WORK REQUIRED: Write out the listing beneath this instruction in its entirety, exactly as it reads.

[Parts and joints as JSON]

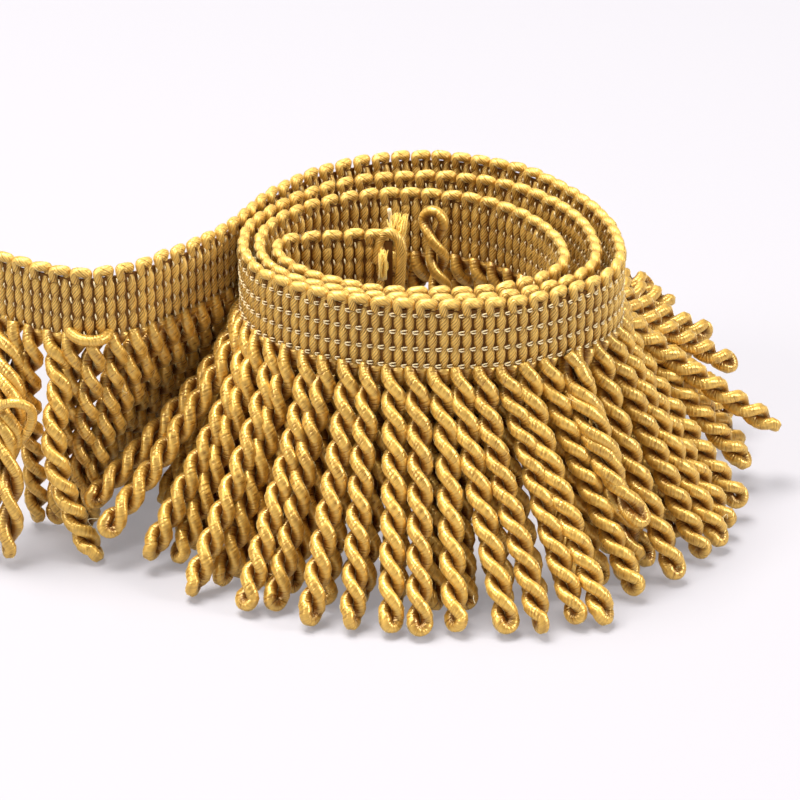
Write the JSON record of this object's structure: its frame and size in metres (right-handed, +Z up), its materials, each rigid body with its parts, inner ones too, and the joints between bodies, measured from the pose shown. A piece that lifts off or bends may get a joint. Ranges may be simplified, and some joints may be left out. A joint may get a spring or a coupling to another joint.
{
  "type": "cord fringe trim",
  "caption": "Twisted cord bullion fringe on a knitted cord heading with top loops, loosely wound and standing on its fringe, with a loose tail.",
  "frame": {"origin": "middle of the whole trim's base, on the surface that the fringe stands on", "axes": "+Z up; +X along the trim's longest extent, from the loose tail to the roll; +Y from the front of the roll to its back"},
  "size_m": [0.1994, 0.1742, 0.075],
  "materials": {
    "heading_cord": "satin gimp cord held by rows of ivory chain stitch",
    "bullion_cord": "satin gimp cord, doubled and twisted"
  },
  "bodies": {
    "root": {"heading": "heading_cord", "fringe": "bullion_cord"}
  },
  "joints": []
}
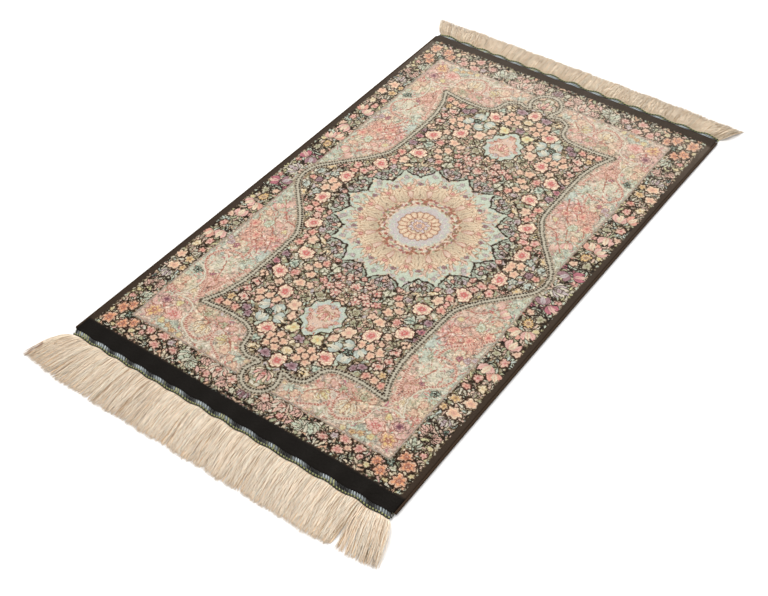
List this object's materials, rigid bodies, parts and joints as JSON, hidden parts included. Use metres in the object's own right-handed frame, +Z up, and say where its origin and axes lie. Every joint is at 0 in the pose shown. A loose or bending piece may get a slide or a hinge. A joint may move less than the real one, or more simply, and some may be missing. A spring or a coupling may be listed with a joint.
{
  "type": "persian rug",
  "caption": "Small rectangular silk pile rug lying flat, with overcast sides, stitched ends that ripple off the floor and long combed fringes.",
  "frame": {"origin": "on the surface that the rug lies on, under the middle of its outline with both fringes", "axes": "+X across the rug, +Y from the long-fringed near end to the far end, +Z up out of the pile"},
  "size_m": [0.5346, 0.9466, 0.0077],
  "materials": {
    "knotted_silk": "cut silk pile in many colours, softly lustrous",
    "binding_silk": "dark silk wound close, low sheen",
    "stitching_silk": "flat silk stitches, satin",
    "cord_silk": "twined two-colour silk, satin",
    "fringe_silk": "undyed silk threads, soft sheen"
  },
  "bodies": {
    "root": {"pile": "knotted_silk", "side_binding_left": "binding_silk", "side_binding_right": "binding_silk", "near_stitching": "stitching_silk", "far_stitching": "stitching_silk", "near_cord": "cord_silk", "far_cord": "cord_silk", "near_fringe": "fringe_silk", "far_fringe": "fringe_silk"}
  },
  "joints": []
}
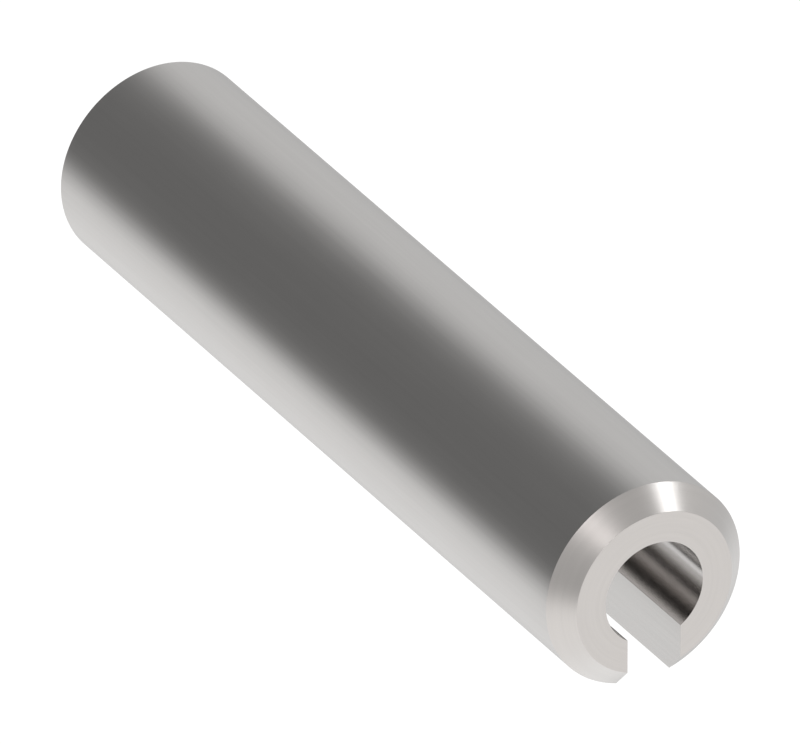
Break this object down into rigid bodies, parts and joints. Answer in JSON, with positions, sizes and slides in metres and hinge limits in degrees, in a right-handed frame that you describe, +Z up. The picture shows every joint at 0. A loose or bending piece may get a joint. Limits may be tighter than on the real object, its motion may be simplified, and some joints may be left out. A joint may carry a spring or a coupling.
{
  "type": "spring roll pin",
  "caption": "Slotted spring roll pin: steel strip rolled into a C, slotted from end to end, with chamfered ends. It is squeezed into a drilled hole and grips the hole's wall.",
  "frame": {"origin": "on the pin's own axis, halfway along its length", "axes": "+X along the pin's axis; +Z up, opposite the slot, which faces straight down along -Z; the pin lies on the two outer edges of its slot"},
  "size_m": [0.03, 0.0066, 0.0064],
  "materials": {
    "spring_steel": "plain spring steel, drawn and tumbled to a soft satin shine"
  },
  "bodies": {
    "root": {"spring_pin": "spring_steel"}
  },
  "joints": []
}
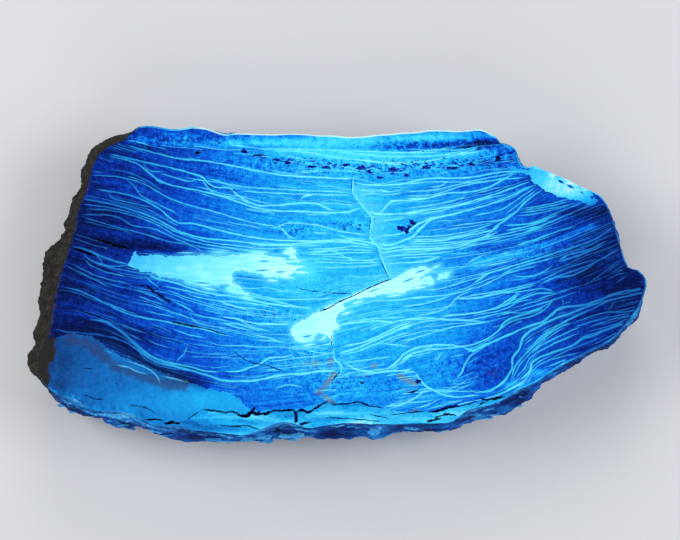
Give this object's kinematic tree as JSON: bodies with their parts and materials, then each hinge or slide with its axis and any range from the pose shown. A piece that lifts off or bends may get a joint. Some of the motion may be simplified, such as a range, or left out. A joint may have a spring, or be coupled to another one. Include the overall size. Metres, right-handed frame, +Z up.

SOLUTION FOR THIS PROBLEM:
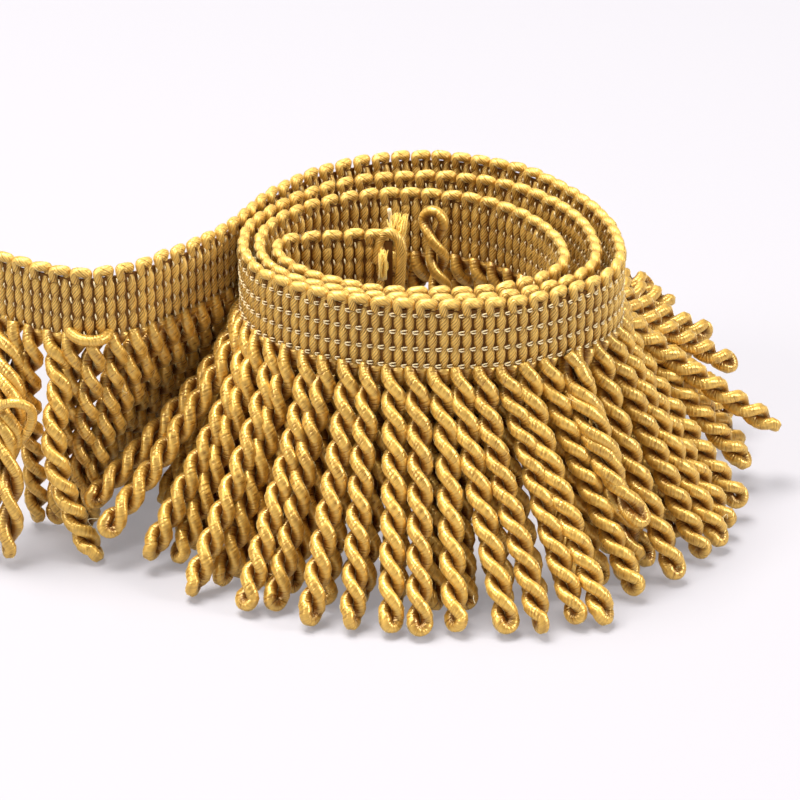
Write the JSON record of this object's structure: its frame and size in metres (right-handed, +Z up), its materials, each rigid body with its parts, inner ones too, and the joints between bodies, measured from the pose shown. A piece that lifts off or bends may get a joint. Ranges may be simplified, and some joints may be left out. A joint may get a spring or a coupling to another joint.
{
  "type": "cord fringe trim",
  "caption": "Twisted cord bullion fringe on a knitted cord heading with top loops, loosely wound and standing on its fringe, with a loose tail.",
  "frame": {"origin": "middle of the whole trim's base, on the surface that the fringe stands on", "axes": "+Z up; +X along the trim's longest extent, from the loose tail to the roll; +Y from the front of the roll to its back"},
  "size_m": [0.1994, 0.1742, 0.075],
  "materials": {
    "heading_cord": "satin gimp cord held by rows of ivory chain stitch",
    "bullion_cord": "satin gimp cord, doubled and twisted"
  },
  "bodies": {
    "root": {"heading": "heading_cord", "fringe": "bullion_cord"}
  },
  "joints": []
}
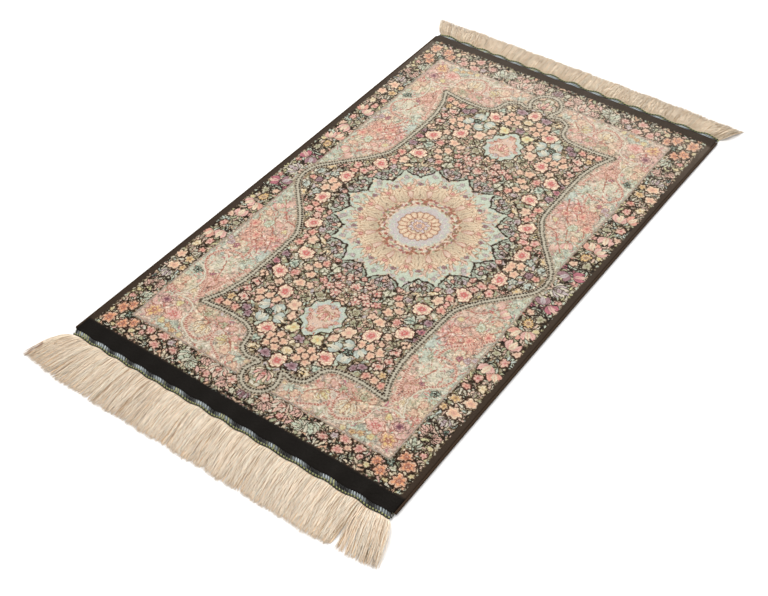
List this object's materials, rigid bodies, parts and joints as JSON, hidden parts included. Use metres in the object's own right-handed frame, +Z up, and say where its origin and axes lie. Every joint is at 0 in the pose shown. A loose or bending piece may get a slide or a hinge. A joint may move less than the real one, or more simply, and some may be missing. A spring or a coupling may be listed with a joint.
{
  "type": "persian rug",
  "caption": "Small rectangular silk pile rug lying flat, with overcast sides, stitched ends that ripple off the floor and long combed fringes.",
  "frame": {"origin": "on the surface that the rug lies on, under the middle of its outline with both fringes", "axes": "+X across the rug, +Y from the long-fringed near end to the far end, +Z up out of the pile"},
  "size_m": [0.5346, 0.9466, 0.0077],
  "materials": {
    "knotted_silk": "cut silk pile in many colours, softly lustrous",
    "binding_silk": "dark silk wound close, low sheen",
    "stitching_silk": "flat silk stitches, satin",
    "cord_silk": "twined two-colour silk, satin",
    "fringe_silk": "undyed silk threads, soft sheen"
  },
  "bodies": {
    "root": {"pile": "knotted_silk", "side_binding_left": "binding_silk", "side_binding_right": "binding_silk", "near_stitching": "stitching_silk", "far_stitching": "stitching_silk", "near_cord": "cord_silk", "far_cord": "cord_silk", "near_fringe": "fringe_silk", "far_fringe": "fringe_silk"}
  },
  "joints": []
}
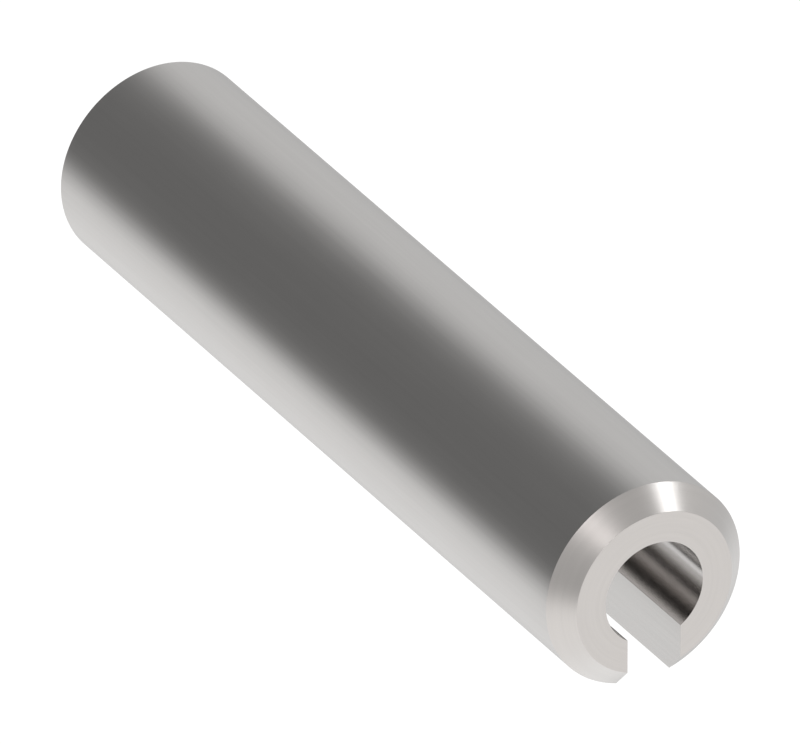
Break this object down into rigid bodies, parts and joints. Answer in JSON, with positions, sizes and slides in metres and hinge limits in degrees, in a right-handed frame that you describe, +Z up. The picture shows every joint at 0. A loose or bending piece may get a joint. Limits may be tighter than on the real object, its motion may be simplified, and some joints may be left out. A joint may carry a spring or a coupling.
{
  "type": "spring roll pin",
  "caption": "Slotted spring roll pin: steel strip rolled into a C, slotted from end to end, with chamfered ends. It is squeezed into a drilled hole and grips the hole's wall.",
  "frame": {"origin": "on the pin's own axis, halfway along its length", "axes": "+X along the pin's axis; +Z up, opposite the slot, which faces straight down along -Z; the pin lies on the two outer edges of its slot"},
  "size_m": [0.03, 0.0066, 0.0064],
  "materials": {
    "spring_steel": "plain spring steel, drawn and tumbled to a soft satin shine"
  },
  "bodies": {
    "root": {"spring_pin": "spring_steel"}
  },
  "joints": []
}
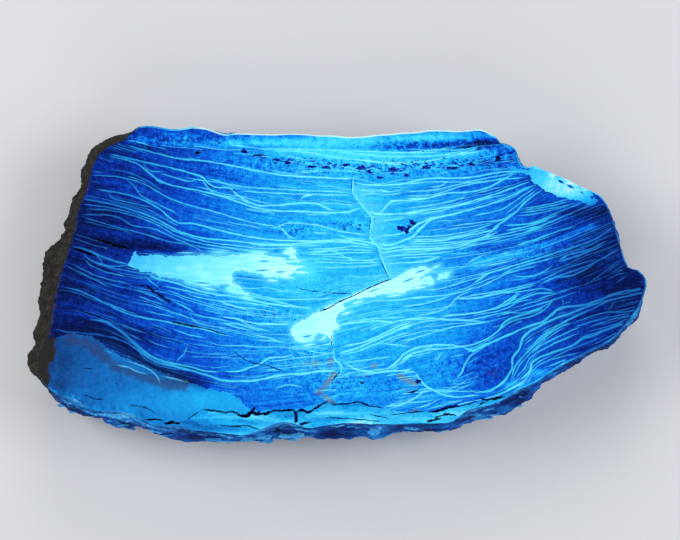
Give this object's kinematic tree as JSON: bodies with their parts and materials, then each hinge or slide with its axis and any range from the pose shown. A piece that lifts off or bends may get a joint. Some of the motion may be simplified, such as a range, or left out. A joint may have a spring, or be coupled to another one. Include the overall size. Metres, right-handed frame, +Z up.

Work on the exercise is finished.